Celuy qui a surmonté tous les autres chefz en actes genereux exploictez ou par vertu, ou par finesse, a esté un Capitaine de la famille de Ciu, que les Chinois depuis ont nommé Humvu, brave Capitaine, ou plustost deluge d’armes. Iceluy s’estant attiré les forces & le secours de quelques autres valeureux Capitaines, en peu de temps de simple soldat vint à une si grande puissance, que non seulement il chassa les Tartares, le Roy, & tous les chefz despouillez de tout commandement, ains encore fut accompagné de tant de bon-heur, qu’il surmonta tout le reste des rebelles qui estoient dans le Royaume, & seul occupa l’Empire Chinois, continué heureusement en ses descendans jusques à maintenant. Pour ceste occasion ilz ont, comme j’ay dit ci-dessus, donné le nom de Tamin (qui signifie grande clarté) à sa Monarchie.

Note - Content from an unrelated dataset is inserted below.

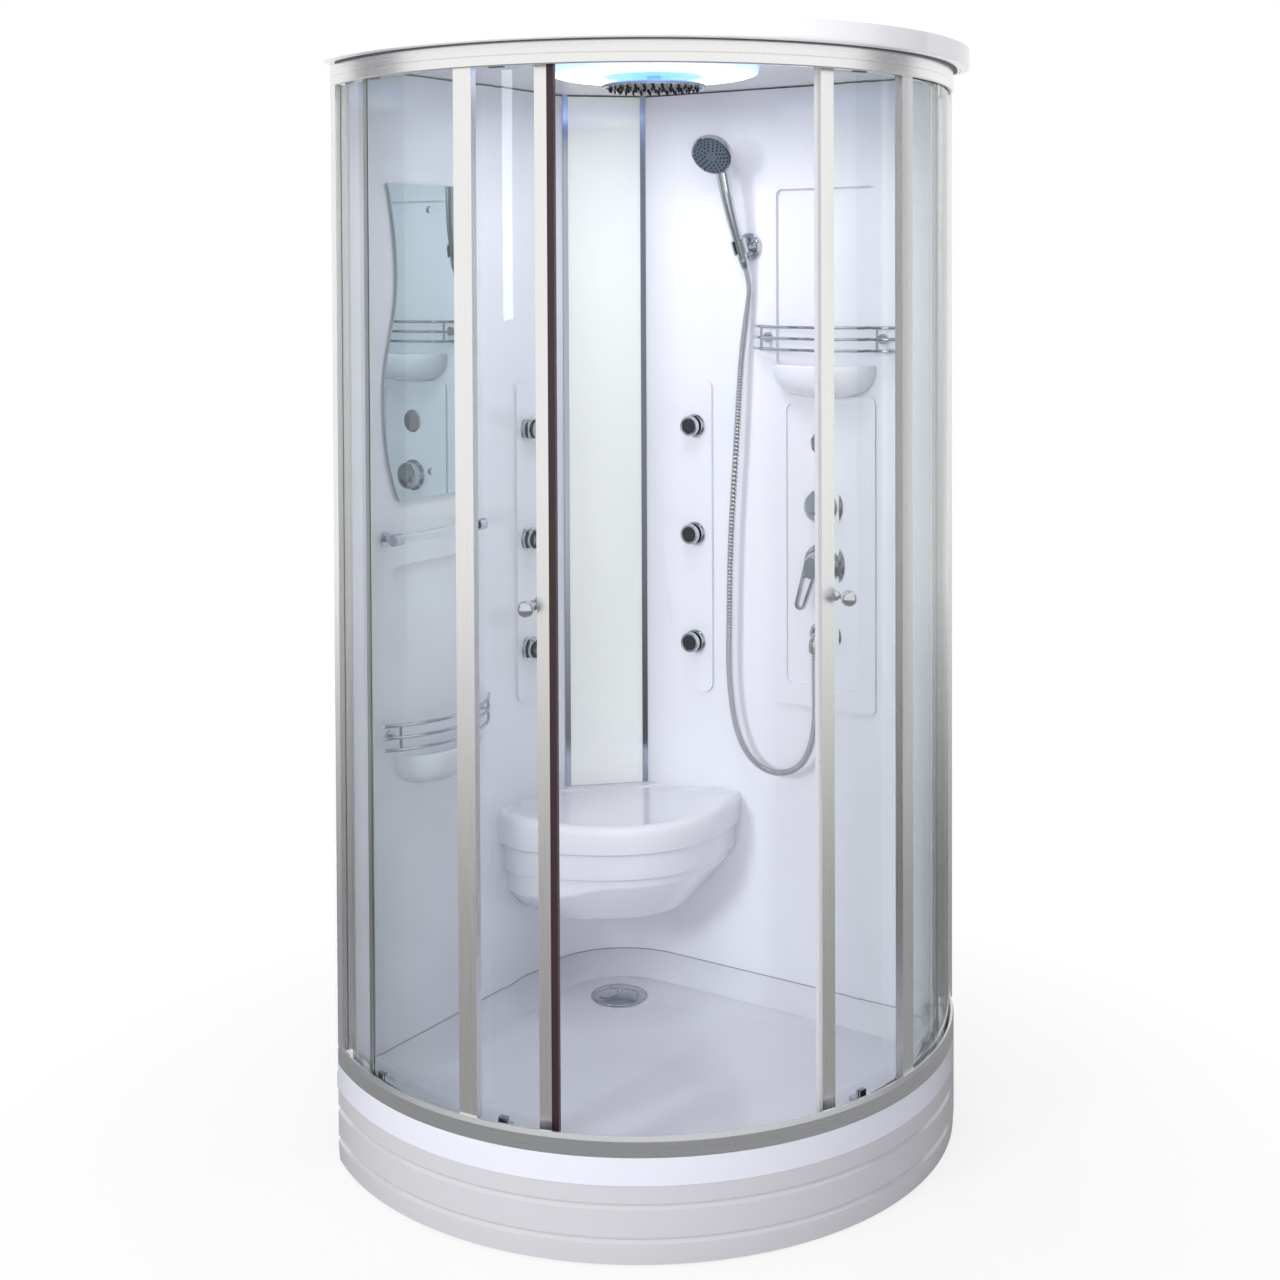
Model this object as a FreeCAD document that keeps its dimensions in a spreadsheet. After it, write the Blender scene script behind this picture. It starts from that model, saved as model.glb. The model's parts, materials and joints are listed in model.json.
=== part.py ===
import FreeCAD, Part
import math
import os
import re

import Sketcher
from FreeCAD import Matrix, Placement, Rotation, Vector

# Quarter-round steam shower cabin: a curved sliding-door front on a low tray, two moulded back
# walls, a corner seat, a roof with a lamp ring, and the water fittings on the right wall.
# Every place is measured from the centre of the front arc. The back corner of the cabin lies
# towards -X +Y, the doors open towards +X -Y, and Z is up from the floor.

SIZES = {
    # plan of the whole cabin
    "skirt_radius": 640.0,
    "roof_radius": 672.0,
    "back_offset": 360.0,
    "wall_offset": 334.0,
    "rail_half_angle": 77.4,
    "seat_gap": 0.3,
    # heights of the seams
    "tray_lip": 141.0,
    "tray_ledge": 169.0,
    "curb_top": 190.0,
    "ceiling_height": 2112.5,
    "cabin_height": 2150.0,
    # tray
    "tray_corner_round": 30.0,
    "tray_heel_round": 12.0,
    "curb_inner_radius": 584.0,
    "basin_front_round": 60.0,
    "basin_heel_round": 200.0,
    "basin_cove": 56.0,
    "floor_high": 126.0,
    "floor_low": 117.0,
    "tray_under": 106.0,
    "tray_wall": 9.0,
    "drain_offset": 170.0,
    "drain_hole_radius": 45.0,
    "drain_sink_radius": 62.0,
    "floor_dish_share": 0.2,
    # drain
    "drain_flange_radius": 56.0,
    "drain_flange_rise": 2.0,
    "drain_bore": 40.0,
    "trap_radius": 52.0,
    "trap_bottom": 38.0,
    "trap_floor": 4.0,
    "trap_pipe_radius": 20.0,
    "trap_pipe_wall": 2.5,
    "trap_pipe_height": 62.0,
    "trap_pipe_reach": 352.0,
    "trap_spigot": 60.0,
    "trap_hub_wall": 1.0,
    "cover_radius": 58.0,
    "cover_rise": 9.0,
    "cover_edge": 3.0,
    "cover_stem_radius": 30.0,
    "cover_stem_drop": 22.0,
    "cover_stem_wall": 3.0,
    "cover_groove": 2.0,
    "cover_swirl_radius": 46.0,
    "cover_swirl_gap": 6.0,
    # steel frame and feet
    "frame_top": 105.7,
    "frame_tube": 22.0,
    "frame_reach": 370.0,
    "frame_inset": 85.0,
    "foot_radius": 26.0,
    "foot_pad": 6.0,
    "foot_stem": 6.0,
    "foot_nut_radius": 11.0,
    "foot_nut_height": 8.0,
    # skirt
    "skirt_wall": 4.0,
    "skirt_bottom": 3.0,
    "skirt_low_groove": 45.6,
    "skirt_high_groove": 104.8,
    "skirt_groove_depth": 4.0,
    "skirt_groove_half": 6.0,
    # rails
    "rail_inner_radius": 586.0,
    "rail_plate": 4.0,
    "rail_lip": 6.0,
    "rail_web": 3.0,
    "low_rail_height": 37.0,
    "top_rail_height": 41.0,
    "rail_bevel": 2.0,
    "rail_bevel_height": 9.0,
    "glazing_radius": 619.0,
    "glazing_width": 4.0,
    "glazing_rise": 12.0,
    "rail_groove_height": 24.0,
    "rail_groove_depth": 1.0,
    "rail_groove_width": 2.0,
    "track_radius": 595.0,
    "track_width": 3.0,
    "low_track_rise": 9.0,
    "top_track_rise": 4.0,
    "low_web_rise": 5.0,
    "ledge_height": 2077.0,
    "ledge_wall": 3.0,
    "ledge_width": 12.0,
    # fixed glass, posts and wall profiles
    "glass_wall": 5.0,
    "fixed_glass_radius": 625.0,
    "post_angle": 38.5,
    "post_span": 3.4,
    "post_inner_radius": 618.0,
    "post_bite": 1.1,
    "jamb_span": 2.95,
    "jamb_bite": 1.2,
    "jamb_inner_radius": 612.0,
    # doors
    "door_glass_radius": 606.0,
    "door_span": 42.3,
    "left_rest_angle": 24.9,
    "right_rest_angle": 19.8,
    "door_bottom": 202.0,
    "door_top": 2104.0,
    "stile_span": 2.07,
    "stile_top": 2100.0,
    "stile_inner_radius": 601.0,
    "stile_outer_radius": 617.0,
    "stile_bottom": 197.0,
    "stile_bite": 0.75,
    "seal_span": 1.13,
    "seal_inner_radius": 602.0,
    "seal_outer_radius": 616.0,
    "strip_span": 0.5,
    "strip_wall": 2.0,
    "tail_span": 0.95,
    "tail_bite": 0.7,
    "tail_wall": 2.5,
    # door knobs
    "knob_height": 1135.0,
    "knob_from_edge": 4.2,
    "knob_base_radius": 9.0,
    "knob_base_depth": 7.0,
    "knob_neck_radius": 4.0,
    "knob_reach": 32.0,
    "knob_ball_radius": 14.5,
    "knob_inner_reach": 34.0,
    "knob_inner_ball": 11.0,
    "knob_bolt": 4.0,
    # door carriers and rollers
    "carrier_near_angle": 10.0,
    "carrier_far_angle": 38.6,
    "carrier_span": 2.8,
    "carrier_drop": 22.0,
    "carrier_rise": 10.0,
    "carrier_plate": 5.0,
    "carrier_cap": 2.5,
    "carrier_bolt": 4.0,
    "carrier_bolt_drop": 13.0,
    "axle_head": 5.0,
    "axle_head_wall": 1.4,
    "roller_radius": 12.0,
    "roller_groove_radius": 9.5,
    "roller_width": 7.0,
    "roller_flange": 1.5,
    "axle_radius": 3.0,
    "bearing_gap": 0.05,
    "running_gap": 0.3,
    "guide_span": 1.6,
    "guide_plate_top": 226.0,
    "guide_bolt_height": 217.0,
    "guide_block_top": 208.0,
    "guide_inner_radius": 584.5,
    # wall panels
    "wall_sheet": 4.0,
    "wall_reach": 529.0,
    "wall_corner_reach": 200.0,
    "wall_low_reach": 134.0,
    "wall_notch_top": 552.0,
    "pilaster_start": 452.0,
    "pilaster_rise": 12.0,
    "pilaster_round": 8.0,
    "niche_centre": 258.0,
    "niche_width": 240.0,
    "niche_height": 380.0,
    "niche_depth": 10.0,
    "niche_round": 14.0,
    "left_shelf_height": 751.0,
    "right_shelf_height": 1513.0,
    "shelf_reach": 72.0,
    "shelf_drop": 64.0,
    "shelf_dish": 8.0,
    "shelf_rim": 9.0,
    "shelf_foot_width": 110.0,
    "shelf_foot_reach": 16.0,
    "plaque_rise": 6.0,
    "plaque_half": 120.0,
    "plaque_bottom": 779.0,
    "plaque_recess": 5.0,
    "plaque_recess_half": 92.0,
    "plaque_recess_bottom": 826.0,
    "plaque_recess_top": 1430.0,
    "jet_plaque_edge": 22.0,
    "jet_plaque_bow": 150.0,
    "jet_plaque_end": 70.0,
    "jet_plaque_bottom": 780.0,
    "jet_plaque_top": 1478.0,
    "jet_plaque_turn": 20.0,
    "jet_plaque_rise": 8.0,
    # corner panel, trims and seat
    "corner_panel_wall": 5.0,
    "trim_width": 12.0,
    "trim_wall": 2.5,
    "seat_centre": 89.0,
    "seat_top": 552.0,
    "seat_radius": 305.0,
    "seat_step": 12.0,
    "seat_first_drop": 59.0,
    "seat_second_drop": 57.0,
    "seat_third_drop": 26.0,
    "seat_wall": 5.0,
    "seat_bottom": 316.0,
    "seat_bottom_radius": 200.0,
    "seat_round": 16.0,
    "seat_dish": 5.0,
    "seat_rim": 26.0,
    "column_radius": 200.0,
    "column_wall": 5.0,
    # roof, lamp and overhead shower
    "roof_corner_round": 120.0,
    "roof_heel_round": 14.0,
    "roof_wall": 5.0,
    "roof_taper": 20.0,
    "roof_turn": 12.0,
    "lamp_offset": 120.0,
    "lamp_radius": 206.0,
    "lamp_wall": 3.0,
    "lamp_drop": 15.5,
    "lamp_dish": 4.0,
    "lamp_bore": 20.0,
    "rose_radius": 102.0,
    "rose_drop": 33.0,
    "rose_edge": 5.0,
    "rose_crown": 7.0,
    "rose_stem": 14.0,
    "nozzle_plate_radius": 95.0,
    "nozzle_plate_wall": 3.0,
    "nozzle_radius": 3.2,
    "nozzle_tip": 2.0,
    "nozzle_pitch": 28.0,
    # mirror and towel bar
    "mirror_wall": 5.0,
    "mirror_gap": 3.0,
    "mirror_left": 396.0,
    "mirror_width": 232.0,
    "mirror_bottom": 1262.0,
    "mirror_height": 631.0,
    "mirror_wave": 38.0,
    "stud_radius": 8.0,
    "stud_head": 4.0,
    "stud_pin": 3.0,
    "stud_inset": 50.0,
    "bar_height": 1191.0,
    "bar_far": 412.0,
    "bar_near": 139.0,
    "bar_radius": 9.0,
    "bar_standoff": 34.0,
    "bar_rose": 14.0,
    "bar_rose_depth": 6.0,
    "bar_arm": 6.0,
    "bar_socket": 12.0,
    "bar_socket_length": 22.0,
    # racks
    "rack_half": 168.0,
    "rack_bow": 62.0,
    "rack_end_gap": 10.0,
    "rack_rod": 3.5,
    "rack_pitch": 24.0,
    "rack_rows": 3.0,
    "rack_post": 138.0,
    "rack_post_rod": 3.0,
    "rack_foot_radius": 11.0,
    "rack_foot_depth": 6.0,
    "left_rack_height": 774.0,
    "right_rack_height": 1549.0,
    # valves, outlet and blank plate on the right wall
    "valve_across": 252.0,
    "blank_height": 1348.0,
    "diverter_height": 1213.0,
    "mixer_height": 1088.0,
    "outlet_height": 935.0,
    "blank_radius": 28.0,
    "blank_depth": 3.0,
    "mixer_flange_radius": 45.0,
    "diverter_flange_radius": 38.5,
    "outlet_flange_radius": 31.5,
    "flange_depth": 8.0,
    "flange_edge": 2.0,
    "valve_sleeve": 20.0,
    "valve_body_radius": 28.0,
    "valve_depth": 20.0,
    "spindle_radius": 8.0,
    "spindle_reach": 20.0,
    "inlet_radius": 10.4,
    "inlet_neck": 7.5,
    "inlet_spread": 18.0,
    "inlet_drop": 55.0,
    "cap_radius": 30.0,
    "cap_top": 46.0,
    "cap_edge": 28.0,
    "cap_floor": 25.0,
    "lever_pivot": 33.0,
    "lever_neck": 6.0,
    "lever_slot_gap": 0.8,
    "lever_lift_room": 6.0,
    "lever_axle": 3.0,
    "lever_axle_half": 16.0,
    "lever_turn": 18.0,
    "lever_start": 49.0,
    "lever_wall": 8.0,
    "lever_up": 22.0,
    "lever_down": 96.0,
    "lever_half": 17.0,
    "lever_tip_half": 12.0,
    "lever_ring": 6.5,
    "knob_turn_radius": 32.0,
    "knob_turn_top": 42.0,
    "knob_turn_crown": 15.0,
    "knob_flat_depth": 9.0,
    "elbow_radius": 13.0,
    "elbow_reach": 38.0,
    "elbow_drop": 30.0,
    "outlet_pipe": 9.0,
    # water pipes in the gap behind the walls
    "pipe_radius": 7.0,
    "jet_pipe_radius": 6.0,
    "pipe_start": 12.0,
    "pipe_depth": 14.5,
    "pipe_bend": 16.0,
    "riser_across": 400.0,
    "riser_drop": 9.0,
    "link_across": 47.0,
    "corner_pipe": 225.0,
    "manifold_rise": 49.0,
    # jets
    "jet_across": 64.0,
    "jet_top": 1373.0,
    "jet_pitch": 241.0,
    "jet_count": 3.0,
    "jet_flange": 25.5,
    "jet_flange_depth": 3.0,
    "jet_collar": 22.5,
    "jet_collar_top": 11.0,
    "jet_ball": 18.0,
    "jet_ball_height": 5.0,
    "jet_stub": 21.0,
    "jet_back": 28.0,
    "jet_head": 21.0,
    "jet_head_start": 19.0,
    "jet_head_end": 29.0,
    "jet_face": 17.0,
    "jet_face_depth": 1.2,
    "jet_hole": 1.3,
    "jet_hole_ring": 11.0,
    # hand shower
    "handset_across": 74.0,
    "holder_height": 1769.0,
    "holder_reach": 45.0,
    "holder_rose": 21.0,
    "holder_rose_depth": 7.0,
    "holder_arm": 9.0,
    "holder_arm_end": 22.0,
    "holder_pin": 5.0,
    "holder_pin_end": 29.0,
    "clip_radius": 17.0,
    "clip_half": 15.0,
    "clip_slot_half": 7.0,
    "handle_radius": 12.0,
    "handle_tail": 26.0,
    "handle_belly": 14.5,
    "handle_neck": 14.0,
    "handle_reach": 168.0,
    "handset_lean_side": 27.0,
    "handset_lean_out": 65.0,
    "handset_lean_up": 200.0,
    "head_reach": 212.0,
    "head_radius": 47.0,
    "head_depth": 24.0,
    "head_back": 16.0,
    "head_tilt": 18.0,
    "dial_radius": 41.0,
    "dial_depth": 5.0,
    "dial_pin": 6.0,
    "dial_pin_depth": 12.0,
    "head_front": 8.0,
    "dial_tab_reach": 46.0,
    "dial_tab_width": 9.0,
    "hose_radius": 7.0,
    "hose_nut_radius": 11.0,
    "hose_nut_length": 24.0,
    "hose_straight": 40.0,
    # one overrun serves every cut
    "overrun": 2.0,
}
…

Or l’Empire Chinois derive à nostre maniere du pere au filz, ou proches parens du Roy. Deux ou trois Roys tres-anciens seulement à la mort ont recommandé le Royaume, non à leurs filz, qu’ilz jugeoient incapables de regner, mais à des autres, bien qu’ilz ne fussent de leur sang. Il est aussi plus d’une fois arrivé que celuy qui gouvernoit trop mal le Royaume, a esté despouillé de sa puissance par le peuple impatient du joug, qui mettoit en sa place celuy qui estoit plus genereux, vertueux, & aimé du peuple ; lequel aprez ilz honnoroient comme leur Roy légitime. Cela en vérité est digne de louange entre les Chinois, que plusieurs desirent plustost choisir une mort honorable, que de conjurer avec le Prince qu’on a mis en la place de l’autre ; car il y a un dire fameux entre les Philosophes du pays, La femme chaste ne cognoist deux maris, ni le fidele subject deux Seigneurs.